LOL, my last one is almost like a piece of garden art.
 
   / Burn Barrel that works
  • Thread Starter
#7  
Here are pictures.
IMG_9163.JPG
 
   / Burn Barrel that works #9  
A few years ago somebody on this forum from Australia or Tasmania posted on how to set up a burn barrel properly. I had always cut horizontal slots around the bottom of mine and hoped for the best. So I got a couple barrels last year and following posted instructions I cut six vertical slots between each ridge in the barrels making eighteen slots total. Then took a prybar and sledgehammer and opened the slots slightly so the air would enter in a clockwise direction.

It works.

We are cleaning out my mother's house and I have two barrels set up in the back yard. We work there two or three days a week and both barrels burn constantly. Mom was a child of the Great Depression. Her father died when she was eight and within months the family went from well-to-do to nearly starving. So her mindset was to not throw anything away EVER. I start with a few chunks of wood in the bottom with some paper and a cup or so of kerosene. Within minutes the flames are swirling out the top. Burnt some old throw rugs yesterday and flames come out of the barrels higher than my head.

Hats off to the guy who posted the instructions and WHY DIDN'T I FIGURE THAT OUT YEARS AGO!!

RSKY
Yep, that was me.
 
   / Burn Barrel that works
  • Thread Starter
#10  
Now that is strange. I posted the pictures in the normal way from my Iphone and look what I got.
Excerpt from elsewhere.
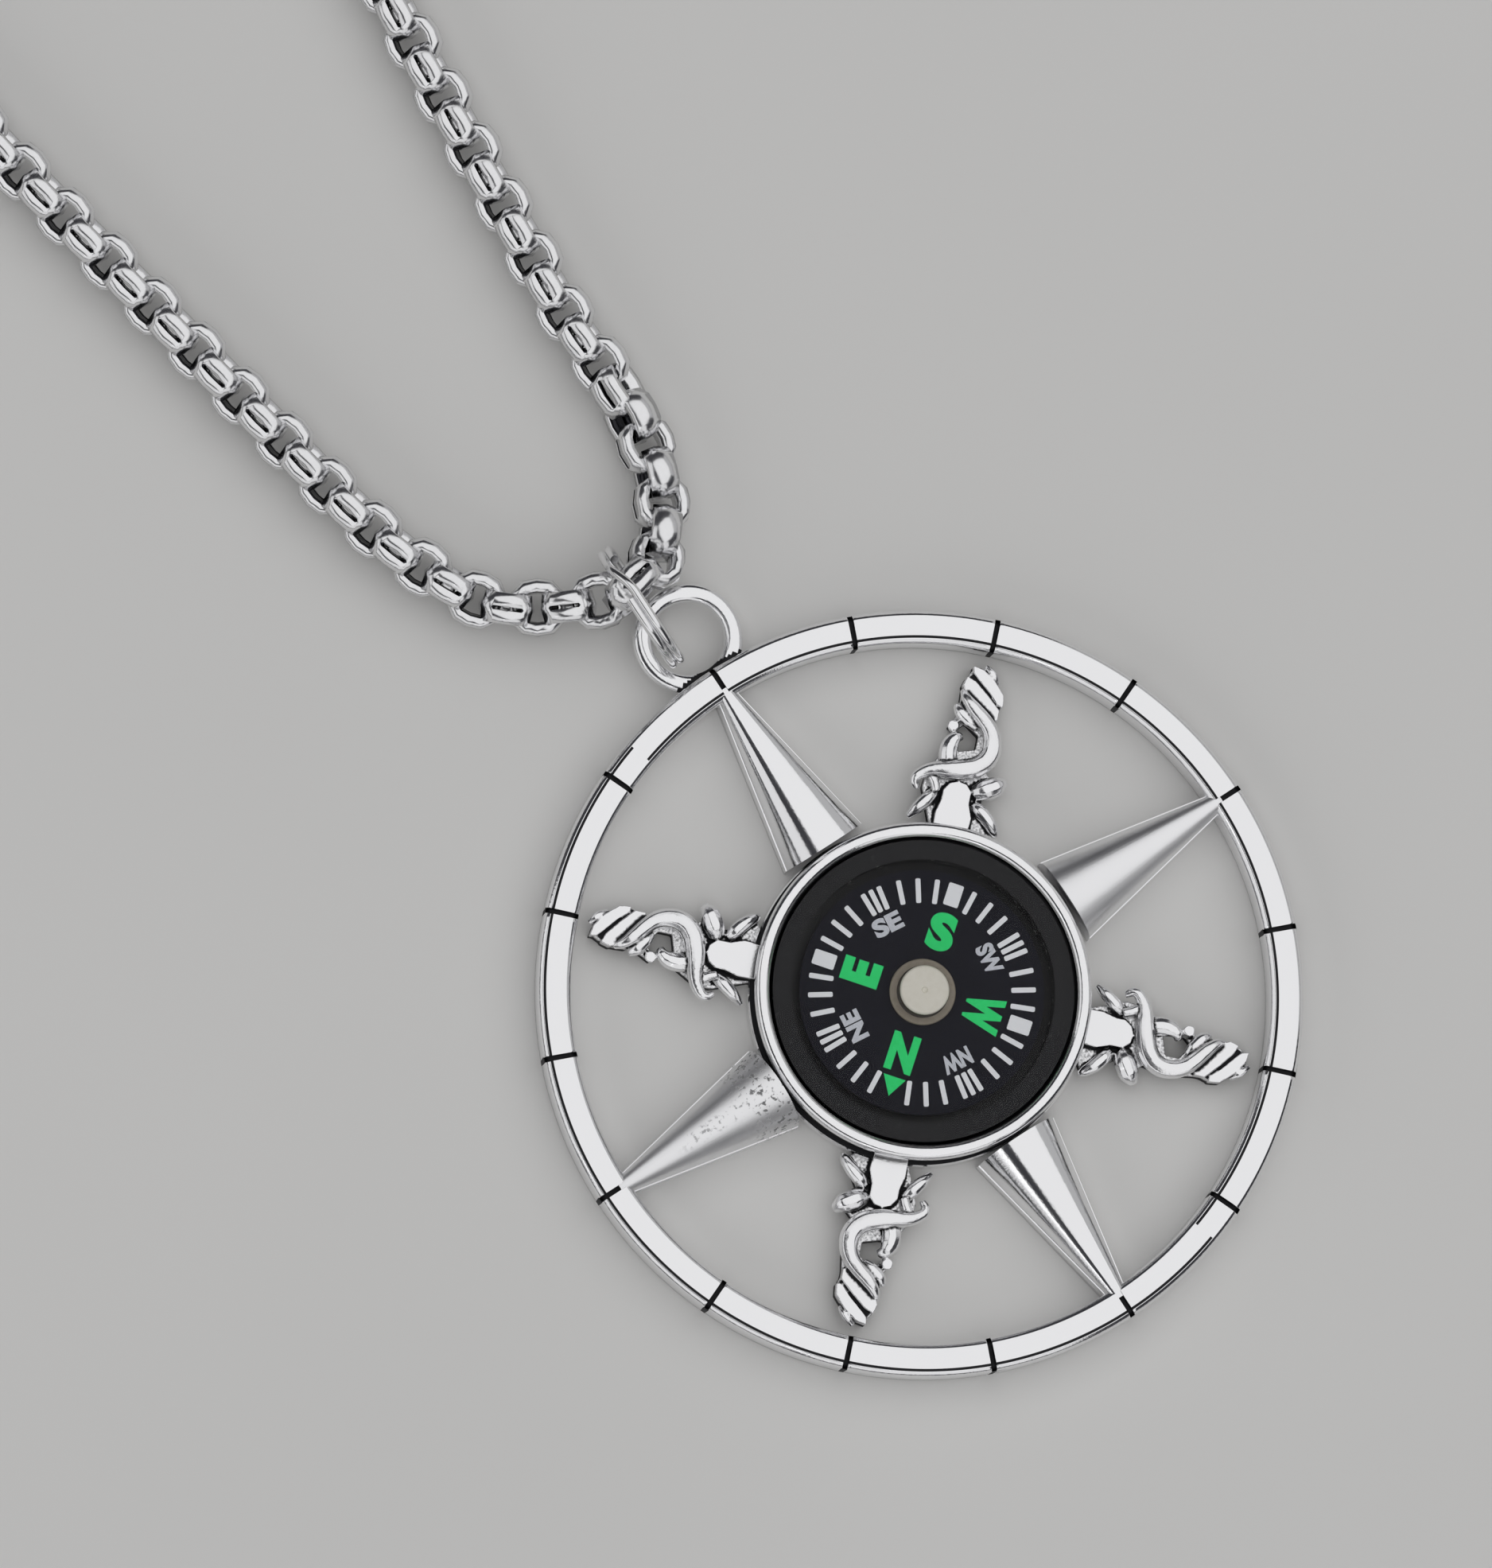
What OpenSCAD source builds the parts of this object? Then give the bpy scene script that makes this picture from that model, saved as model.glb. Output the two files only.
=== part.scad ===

Anyway, you can see the flames swirling out the top. It works great until the barrel is full and the vents covered. Sometimes the flames spew out of the vents and you have to be careful. The hotter it gets the more air is sucked in and the more it swirls. I burned three trash bags full of my dad's polyester clothing (he died in 1982) and by the time I could walk back to the house and get another bag the last one would be mostly gone. These barrels had been lit at 9:00 in the morning and the pictures taken about 4:00 in the afternoon. Bags of papers, old clothes, cut up boards, anything burnable had been put in.